## Dataset extract
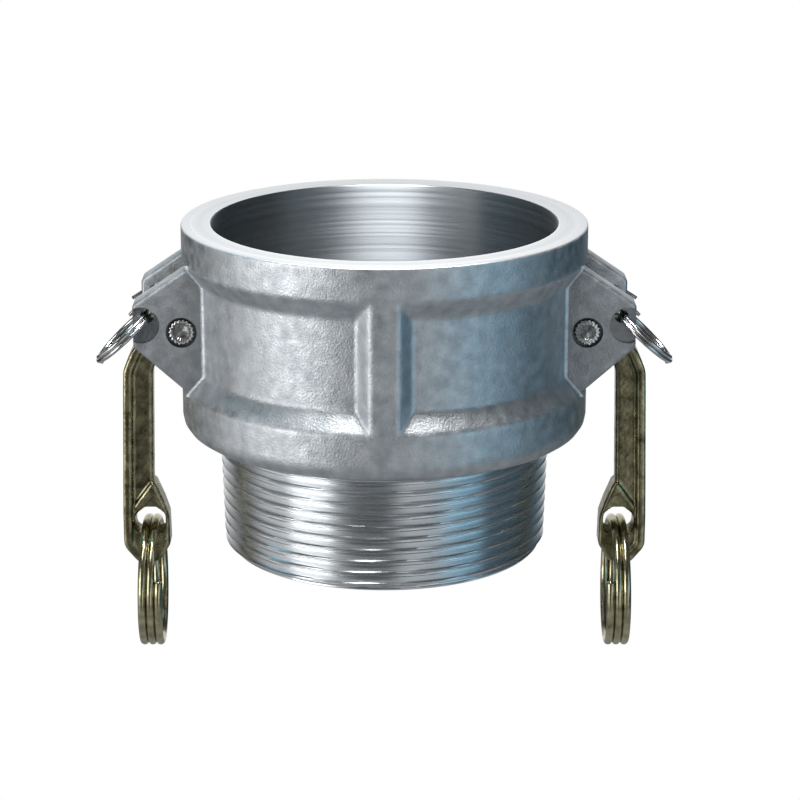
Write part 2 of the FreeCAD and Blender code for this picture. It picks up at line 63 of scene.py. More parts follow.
camera_data = bpy.data.cameras.new("camera")
camera_data.sensor_width = SENSOR
camera_data.lens = FOCAL_PIXELS * SENSOR / PICTURE
camera_data.shift_x = (PICTURE / 2 - AXIS_PIXEL) / PICTURE
camera_data.clip_end = FAR_CLIP
camera = bpy.data.objects.new("camera", camera_data)
camera.location = (
    0,
    -CAMERA_DISTANCE * math.cos(CAMERA_PITCH) * MM,
    (AIM_LEVEL + CAMERA_DISTANCE * math.sin(CAMERA_PITCH)) * MM,
)
camera.rotation_euler = (math.pi / 2 - CAMERA_PITCH, 0, 0)
bpy.context.scene.collection.objects.link(camera)
bpy.context.scene.camera = camera
print("lens", round(camera_data.lens, 1), "mm")

# %% [markdown]
# Sizes in millimetres, the same as the construction's. The casting's outside is a turned shape with
# four shallow recesses, so its radius is a function of the angle and the height.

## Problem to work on
Show all lines from the data above in which the word "scene" appears.

## The result
Write part 2 of the FreeCAD and Blender code for this picture. It picks up at line 63 of scene.py. More parts follow.
bpy.context.scene.collection.objects.link(camera)
bpy.context.scene.camera = camera